Most acknowledged best practices were established decades ago using the technology then available to address problems or challenges that for the most part no longer exist. Actions that once were considered best practices are increasingly becoming unnecessary or obsolete. Yet it’s the perpetuation of these traditional practices that thwart significant breakthroughs toward new and more meaningful ways to work.
From best practices to next practices
Digital business transformation is about significant change. It should be diligently driven by leadership. It is the ultimate challenge in change management because it impacts all organisational levels of an enterprise and its extended supply chain.
The transformation starts with redefining the firm’s strategic vision—that is, the shared composite of goals, competencies and capabilities a firm deploys to create and sustain its competitive advantage.

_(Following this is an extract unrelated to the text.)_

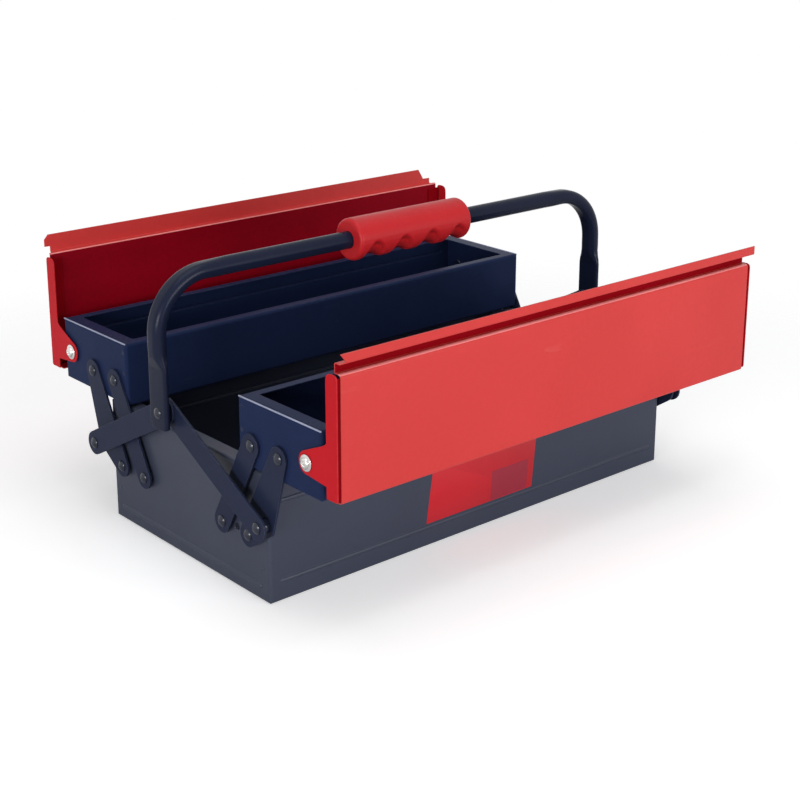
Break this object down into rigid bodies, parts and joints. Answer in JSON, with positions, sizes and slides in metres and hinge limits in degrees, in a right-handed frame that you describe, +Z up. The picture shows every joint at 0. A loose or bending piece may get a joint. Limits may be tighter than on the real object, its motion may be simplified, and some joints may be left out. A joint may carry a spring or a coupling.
{
  "type": "cantilever tool box",
  "caption": "Cantilever tool box of painted sheet steel: deep base, trays that swing out on links, hinged lids, and a bar handle with a moulded grip.",
  "frame": {"origin": "middle of the underside of the base", "axes": "+X along the length to the right end, -Y to the front, +Z up"},
  "size_m": [0.474, 0.3828, 0.2405],
  "materials": {
    "box_paint": "satin",
    "tray_paint": "satin",
    "link_paint": "satin",
    "bar_paint": "gloss",
    "rivet_paint": "satin",
    "lid_paint": "satin",
    "bright_rivet": "polished",
    "grip_plastic": "semi-gloss"
  },
  "bodies": {
    "base": {"base_box": "box_paint", "base_pivots_left": "rivet_paint", "base_pivots_right": "rivet_paint"},
    "rear_cranks": {"rear_crank_left": "link_paint", "rear_crank_right": "link_paint", "rear_crank_pin_left": "rivet_paint", "rear_crank_pin_right": "rivet_paint"},
    "rear_links": {"rear_link_left": "link_paint", "rear_link_right": "link_paint"},
    "rear_tray": {"rear_tray": "tray_paint", "rear_tray_pivots_left": "rivet_paint", "rear_tray_pivots_right": "rivet_paint", "rear_lid_rivet_left": "bright_rivet", "rear_lid_rivet_right": "bright_rivet"},
    "rear_lid": {"rear_lid": "lid_paint"},
    "rear_couplers": {"rear_coupler_left": "link_paint", "rear_coupler_right": "link_paint"},
    "front_cranks": {"front_crank_left": "link_paint", "front_crank_right": "link_paint", "front_crank_pin_left": "rivet_paint", "front_crank_pin_right": "rivet_paint"},
    "front_links": {"front_link_left": "link_paint", "front_link_right": "link_paint"},
    "front_tray": {"front_tray": "tray_paint", "front_tray_pivots_left": "rivet_paint", "front_tray_pivots_right": "rivet_paint", "front_lid_rivet_left": "bright_rivet", "front_lid_rivet_right": "bright_rivet"},
    "front_lid": {"front_lid": "lid_paint"},
    "front_couplers": {"front_coupler_left": "link_paint", "front_coupler_right": "link_paint"},
    "handle": {"handle_bar": "bar_paint", "handle_grip": "grip_plastic", "handle_pin_left": "rivet_paint", "handle_pin_right": "rivet_paint"}
  },
  "joints": [
    {"name": "rear_crank_swing", "type": "hinge", "parent": "base", "child": "rear_cranks", "pos_m": [0, 0.0853, 0.0495], "axis": [1, 0, 0], "range_deg": [0, 55.5]},
    {"name": "rear_link_swing", "type": "hinge", "parent": "base", "child": "rear_links", "pos_m": [0, 0.053, 0.0495], "axis": [1, 0, 0], "range_deg": [0, 55.6]},
    {"name": "rear_tray_level", "type": "hinge", "parent": "rear_cranks", "child": "rear_tray", "pos_m": [0, 0.12348, 0.11923], "axis": [1, 0, 0], "range_deg": [-55.6, 0]},
    {"name": "rear_lid_hinge", "type": "hinge", "parent": "rear_tray", "child": "rear_lid", "pos_m": [0, 0.15592, 0.1268], "axis": [1, 0, 0], "range_deg": [0, 90]},
    {"name": "rear_coupler_turn", "type": "hinge", "parent": "rear_cranks", "child": "rear_couplers", "pos_m": [0, 0.10794, 0.06494], "axis": [1, 0, 0], "range_deg": [-73.2, 0]},
    {"name": "front_crank_swing", "type": "hinge", "parent": "base", "child": "front_cranks", "pos_m": [0, -0.0853, 0.0495], "axis": [-1, 0, 0], "range_deg": [0, 55.6]},
    {"name": "front_link_swing", "type": "hinge", "parent": "base", "child": "front_links", "pos_m": [0, -0.053, 0.0495], "axis": [-1, 0, 0], "range_deg": [0, 55.6]},
    {"name": "front_tray_level", "type": "hinge", "parent": "front_cranks", "child": "front_tray", "pos_m": [0, -0.12348, 0.11923], "axis": [-1, 0, 0], "range_deg": [-55.6, 0]},
    {"name": "front_lid_hinge", "type": "hinge", "parent": "front_tray", "child": "front_lid", "pos_m": [0, -0.15592, 0.1268], "axis": [-1, 0, 0], "range_deg": [0, 90]},
    {"name": "front_coupler_turn", "type": "hinge", "parent": "front_cranks", "child": "front_couplers", "pos_m": [0, -0.10794, 0.06494], "axis": [-1, 0, 0], "range_deg": [-73.2, 0]},
    {"name": "handle_level", "type": "hinge", "parent": "rear_couplers", "child": "handle", "pos_m": [0, 0, 0.12202], "axis": [1, 0, 0], "range_deg": [0, 17.6]}
  ],
  "couplings": [
    {"joint": "front_crank_swing", "follows": "rear_crank_swing", "ratio": 1},
    {"joint": "rear_link_swing", "follows": "rear_crank_swing", "ratio": 1},
    {"joint": "front_link_swing", "follows": "rear_crank_swing", "ratio": 1},
    {"joint": "rear_tray_level", "follows": "rear_crank_swing", "ratio": -1},
    {"joint": "front_tray_level", "follows": "rear_crank_swing", "ratio": -1},
    {"joint": "rear_coupler_turn", "follows": "rear_crank_swing", "ratio": -1.3162},
    {"joint": "front_coupler_turn", "follows": "rear_crank_swing", "ratio": -1.3162},
    {"joint": "handle_level", "follows": "rear_crank_swing", "ratio": 0.3162}
  ]
}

At this early stage of the digital transformation, it’s clear that some organisations are having a tougher time getting started on the journey than others. For example it’s evident that A&P, Corning, Kodak, Motorola, Sears, and Xerox, to name a few, waited far too long to adapt to the digital imperative in both products and processes. Others, such as GM, Procter & Gamble, and IBM seem to be well on their way. In any case, one thing is clear: The digital business transformation is best initiated from a position of strength rather than weakness.
As Mike Jonston points out, additional considerations in the seamless execution of DBT involve transitioning from traditional ideas about organisational structure. The traditional line-and-command, functionally focused organisational chart is replaced by an integrated supply chain structure built on these three shared values.
Way forward
We have come a long way in realising the need to be diligent in going digital. Technology is not panacea for all illnesses. Also, its effectiveness vastly depends on the users. People with right attitudes and aptitudes will reach greater altitudes in leveraging their digital business transformation.